Phew! Jody you’ve done it again. Written an emotive, on point piece that resonates so darned sharp I can feel the blade. Me and my mother - right there. Amazing. Thank you 🙏 I feel for you, I really do. Sending love Trish x
Thank you for this essay, Jody. These words of yours, "the part of her that has never stopped considering my body to be an extension of hers, and thus to be monitored at all times" jumped out at me, and your essay hooked me. With a 92 year old mother with dementia who is only 18 years older than me, I finally have a reprieve from her "owning" me, now there are no more critiques, just grateful acceptance. She always wanted to live vicariously through me, because her own life was so awful, and so now, ironically, she owns me, because I must take care of her. As an only surviving child of this woman who wanted several and lost 2 stillborns after me, there is no escaping my singularity in her life.

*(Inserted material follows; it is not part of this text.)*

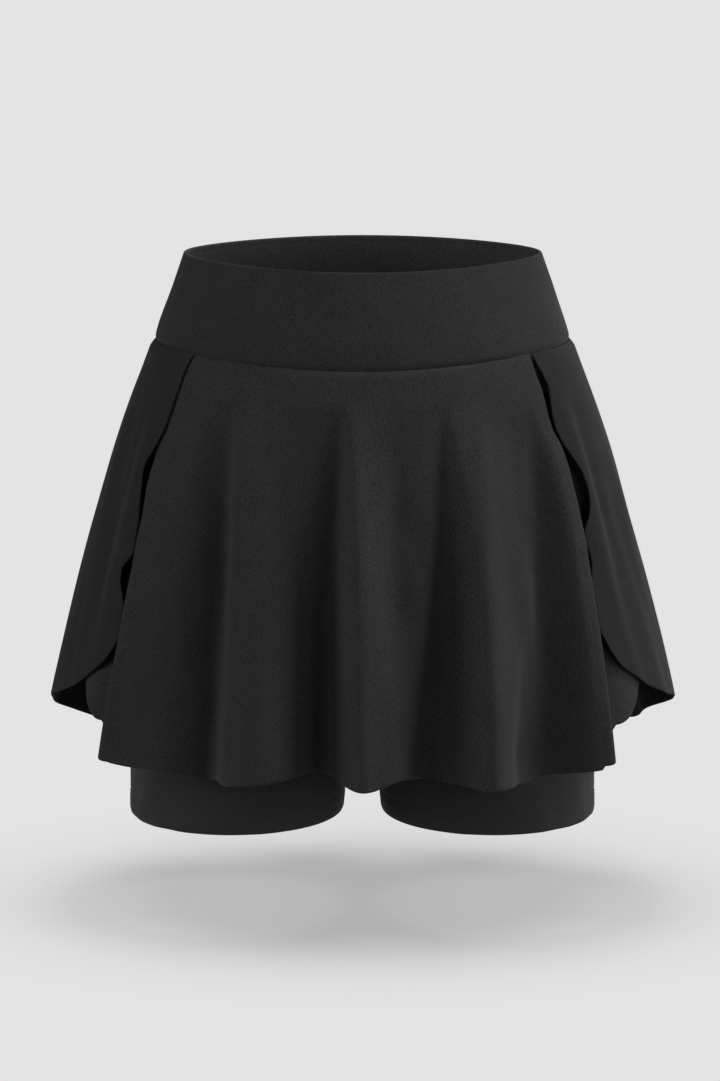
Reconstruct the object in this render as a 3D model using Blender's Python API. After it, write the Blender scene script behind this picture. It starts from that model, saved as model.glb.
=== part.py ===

She has no more extended family. As a survivor of the Holocaust she is a first-person witness who is part of a dwindling group. Her memories are now mine, even though I come by them too late, and there are no more details to be gleaned from her broken mind. Like you, I feel resentment has morphed into deep compassion. I also connect with your words about being "safer to approach her" due to the dementia. My mother became schizophrenic when I reached adulthood, and her illness made me wish I could disappear form her life -- I wanted her gone, she was that emotionally destructive. Dementia has redefined how I feel about her.